The tedium builds as barely-serviceable machinations kick in. A recurring theme echoes as various characters discover how easy it is to hijack and turn their enemies’ weapons against themselves. But any wannabe modern-day relevance is lost in a muddle of dumb plotting. Should we think twice about building systems of technology and military might that could be used against us, or train soldiers (i.e., mutants) to wield weapons (i.e., superpowers) they can’t fully control?
The answer, seemingly, is yes—at least, when it’s convenient for the story. Later those warnings feel like misdirection when Charles prods one of his students to unleash the destructive and powerful mutant within—you know, for the good of the world.

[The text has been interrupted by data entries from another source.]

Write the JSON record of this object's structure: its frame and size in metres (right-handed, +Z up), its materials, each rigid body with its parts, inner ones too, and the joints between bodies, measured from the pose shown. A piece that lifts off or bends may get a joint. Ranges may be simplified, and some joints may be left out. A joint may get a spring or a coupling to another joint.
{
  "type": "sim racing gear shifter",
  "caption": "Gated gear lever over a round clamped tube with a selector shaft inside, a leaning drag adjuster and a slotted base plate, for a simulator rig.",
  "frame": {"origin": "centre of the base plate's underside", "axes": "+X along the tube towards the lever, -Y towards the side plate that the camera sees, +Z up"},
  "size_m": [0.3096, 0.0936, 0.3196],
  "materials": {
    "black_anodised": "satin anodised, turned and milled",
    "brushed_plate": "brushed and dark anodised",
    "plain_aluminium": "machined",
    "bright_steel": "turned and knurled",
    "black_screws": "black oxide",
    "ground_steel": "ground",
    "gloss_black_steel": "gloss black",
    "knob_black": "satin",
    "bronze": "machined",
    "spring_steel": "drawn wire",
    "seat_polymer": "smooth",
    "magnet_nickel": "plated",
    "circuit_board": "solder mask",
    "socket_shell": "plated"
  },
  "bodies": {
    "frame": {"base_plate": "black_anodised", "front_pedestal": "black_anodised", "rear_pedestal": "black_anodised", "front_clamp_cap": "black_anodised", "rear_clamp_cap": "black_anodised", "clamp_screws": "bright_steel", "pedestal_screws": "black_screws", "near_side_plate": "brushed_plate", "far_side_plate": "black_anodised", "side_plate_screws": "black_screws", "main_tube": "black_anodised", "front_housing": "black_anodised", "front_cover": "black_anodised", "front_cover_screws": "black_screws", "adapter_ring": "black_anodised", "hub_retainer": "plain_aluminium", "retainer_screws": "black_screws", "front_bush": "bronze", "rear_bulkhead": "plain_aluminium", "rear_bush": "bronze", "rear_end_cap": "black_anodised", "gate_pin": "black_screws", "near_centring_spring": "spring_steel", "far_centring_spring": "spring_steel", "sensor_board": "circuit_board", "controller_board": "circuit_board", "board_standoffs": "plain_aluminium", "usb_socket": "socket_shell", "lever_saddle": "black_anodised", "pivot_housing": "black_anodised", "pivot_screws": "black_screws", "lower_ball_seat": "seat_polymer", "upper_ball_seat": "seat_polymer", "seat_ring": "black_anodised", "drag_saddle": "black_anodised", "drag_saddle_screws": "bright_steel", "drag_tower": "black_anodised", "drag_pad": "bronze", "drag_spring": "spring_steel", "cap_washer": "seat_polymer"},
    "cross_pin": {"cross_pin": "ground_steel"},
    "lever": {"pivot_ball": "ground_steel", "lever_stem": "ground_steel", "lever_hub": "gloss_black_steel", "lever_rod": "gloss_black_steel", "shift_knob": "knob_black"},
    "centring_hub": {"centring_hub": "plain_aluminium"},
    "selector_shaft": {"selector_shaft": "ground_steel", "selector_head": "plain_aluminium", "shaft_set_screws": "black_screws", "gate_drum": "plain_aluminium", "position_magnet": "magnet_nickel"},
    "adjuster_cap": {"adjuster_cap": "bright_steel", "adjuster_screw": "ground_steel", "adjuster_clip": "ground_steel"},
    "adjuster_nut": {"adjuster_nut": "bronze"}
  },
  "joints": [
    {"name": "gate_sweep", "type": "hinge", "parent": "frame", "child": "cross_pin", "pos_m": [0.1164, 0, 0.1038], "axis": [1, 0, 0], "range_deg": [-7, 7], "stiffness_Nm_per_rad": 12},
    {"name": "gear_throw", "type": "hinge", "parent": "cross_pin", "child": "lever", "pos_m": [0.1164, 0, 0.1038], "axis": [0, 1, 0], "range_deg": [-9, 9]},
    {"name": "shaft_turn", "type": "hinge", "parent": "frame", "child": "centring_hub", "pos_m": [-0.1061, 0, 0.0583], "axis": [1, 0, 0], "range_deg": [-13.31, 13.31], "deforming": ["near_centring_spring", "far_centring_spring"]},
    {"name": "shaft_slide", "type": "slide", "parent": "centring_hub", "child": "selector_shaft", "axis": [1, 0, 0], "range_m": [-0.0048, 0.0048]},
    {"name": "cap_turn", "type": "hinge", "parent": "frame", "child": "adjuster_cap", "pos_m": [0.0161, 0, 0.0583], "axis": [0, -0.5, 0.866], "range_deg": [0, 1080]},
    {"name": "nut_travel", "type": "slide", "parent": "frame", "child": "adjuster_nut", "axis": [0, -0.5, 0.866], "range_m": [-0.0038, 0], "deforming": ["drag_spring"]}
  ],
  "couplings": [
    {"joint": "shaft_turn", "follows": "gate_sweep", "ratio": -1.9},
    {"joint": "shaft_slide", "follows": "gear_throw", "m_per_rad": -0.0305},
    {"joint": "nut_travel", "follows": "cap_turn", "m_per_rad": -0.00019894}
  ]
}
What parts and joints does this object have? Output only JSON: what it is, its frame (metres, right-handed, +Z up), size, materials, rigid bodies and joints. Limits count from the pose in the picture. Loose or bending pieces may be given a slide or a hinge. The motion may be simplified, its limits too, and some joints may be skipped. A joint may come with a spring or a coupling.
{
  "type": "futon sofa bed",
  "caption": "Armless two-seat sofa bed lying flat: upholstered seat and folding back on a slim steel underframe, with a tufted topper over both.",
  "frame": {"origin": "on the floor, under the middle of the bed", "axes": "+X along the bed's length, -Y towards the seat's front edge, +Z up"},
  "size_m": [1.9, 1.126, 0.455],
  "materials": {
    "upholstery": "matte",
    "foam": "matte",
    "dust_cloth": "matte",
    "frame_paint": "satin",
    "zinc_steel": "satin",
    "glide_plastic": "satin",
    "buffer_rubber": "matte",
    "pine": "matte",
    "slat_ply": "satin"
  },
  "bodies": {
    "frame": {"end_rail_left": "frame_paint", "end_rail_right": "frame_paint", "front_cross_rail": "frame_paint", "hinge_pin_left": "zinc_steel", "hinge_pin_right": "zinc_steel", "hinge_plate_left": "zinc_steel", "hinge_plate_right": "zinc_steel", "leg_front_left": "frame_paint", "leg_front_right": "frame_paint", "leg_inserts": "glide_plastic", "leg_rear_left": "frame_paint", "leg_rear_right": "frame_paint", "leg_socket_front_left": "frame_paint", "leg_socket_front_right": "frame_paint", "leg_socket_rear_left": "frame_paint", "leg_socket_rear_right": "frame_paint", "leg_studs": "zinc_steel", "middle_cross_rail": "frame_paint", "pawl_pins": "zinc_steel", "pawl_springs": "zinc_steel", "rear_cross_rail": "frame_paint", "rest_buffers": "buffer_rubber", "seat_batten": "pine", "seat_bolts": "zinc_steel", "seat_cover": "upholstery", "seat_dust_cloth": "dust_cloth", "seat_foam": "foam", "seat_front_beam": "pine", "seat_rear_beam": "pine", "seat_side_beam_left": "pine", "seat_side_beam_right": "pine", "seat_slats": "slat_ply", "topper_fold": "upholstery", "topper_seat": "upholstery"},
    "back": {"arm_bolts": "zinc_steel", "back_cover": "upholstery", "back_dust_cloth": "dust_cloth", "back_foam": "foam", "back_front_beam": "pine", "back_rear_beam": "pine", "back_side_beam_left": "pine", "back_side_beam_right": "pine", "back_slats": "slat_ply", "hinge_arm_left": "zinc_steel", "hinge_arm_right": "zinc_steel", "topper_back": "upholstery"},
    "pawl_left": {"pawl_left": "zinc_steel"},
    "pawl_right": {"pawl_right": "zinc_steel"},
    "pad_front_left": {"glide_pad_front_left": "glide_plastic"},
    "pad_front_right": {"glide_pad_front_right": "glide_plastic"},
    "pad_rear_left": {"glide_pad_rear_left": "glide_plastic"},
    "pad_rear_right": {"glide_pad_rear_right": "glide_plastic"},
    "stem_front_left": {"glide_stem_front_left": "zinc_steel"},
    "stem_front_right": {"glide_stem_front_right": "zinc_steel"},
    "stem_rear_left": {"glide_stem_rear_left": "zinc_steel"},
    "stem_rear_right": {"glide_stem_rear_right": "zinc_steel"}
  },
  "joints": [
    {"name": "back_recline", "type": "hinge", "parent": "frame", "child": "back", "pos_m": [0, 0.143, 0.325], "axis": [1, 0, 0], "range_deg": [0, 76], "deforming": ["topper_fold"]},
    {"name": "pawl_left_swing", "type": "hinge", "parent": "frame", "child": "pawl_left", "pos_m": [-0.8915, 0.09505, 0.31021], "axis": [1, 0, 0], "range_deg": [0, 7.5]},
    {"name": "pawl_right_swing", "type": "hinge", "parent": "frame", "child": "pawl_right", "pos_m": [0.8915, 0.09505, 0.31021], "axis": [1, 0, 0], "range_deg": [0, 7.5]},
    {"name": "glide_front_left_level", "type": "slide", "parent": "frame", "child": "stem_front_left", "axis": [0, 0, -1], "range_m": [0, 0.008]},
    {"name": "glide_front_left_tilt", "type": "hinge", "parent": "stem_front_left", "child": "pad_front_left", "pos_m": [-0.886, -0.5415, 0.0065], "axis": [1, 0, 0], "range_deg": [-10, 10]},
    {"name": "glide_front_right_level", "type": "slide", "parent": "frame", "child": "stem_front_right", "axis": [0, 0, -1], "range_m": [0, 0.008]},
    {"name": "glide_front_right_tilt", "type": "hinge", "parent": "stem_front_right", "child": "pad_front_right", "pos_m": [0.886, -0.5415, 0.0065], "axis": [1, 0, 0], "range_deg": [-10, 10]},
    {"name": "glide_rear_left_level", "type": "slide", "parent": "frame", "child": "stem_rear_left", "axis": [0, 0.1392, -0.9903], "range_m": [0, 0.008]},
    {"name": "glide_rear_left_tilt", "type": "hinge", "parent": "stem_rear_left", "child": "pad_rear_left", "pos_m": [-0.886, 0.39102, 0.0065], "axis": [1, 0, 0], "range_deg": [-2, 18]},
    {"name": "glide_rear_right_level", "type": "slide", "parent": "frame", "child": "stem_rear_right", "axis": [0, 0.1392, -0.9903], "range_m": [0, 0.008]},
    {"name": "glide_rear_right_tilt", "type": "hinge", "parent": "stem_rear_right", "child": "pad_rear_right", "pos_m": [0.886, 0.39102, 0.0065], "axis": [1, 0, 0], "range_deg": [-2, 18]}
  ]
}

You can piece together threads of what lies ahead from these fragments of ideological division scattered between character scenes and often-dazzling set pieces. Quicksilver returns to steal the show again by slowing down time and cheesing it up for the audience, adding a much-needed injection of energy at what would otherwise be the perfect time for a bathroom break. Its centerpiece sequence takes place in a subconscious nightmarescape where characters battle with their minds, a visually inventive and dynamic setting that beats the generic civilian-free expanse littered with debris that we’ve seen over and over again this blockbuster summer, although there’s that, too.
Alas, even in its grand denouement X-Men: Apocalypse commits a great sin: It relegates its best character—the comics supervillain turned film antihero Magneto—to the sidelines, and fails to give him the emotional closure he spent so much screen time earning. That only begs more questions. If Charles Xavier can’t handle him at his Magneto, does he deserve him at his Erik Lehnsherr? Will we spend the next retro traipse through this comics franchise jonesing for the X-Men of the future, or the past?
And can Fox just put a rush on Deadpool 2 instead?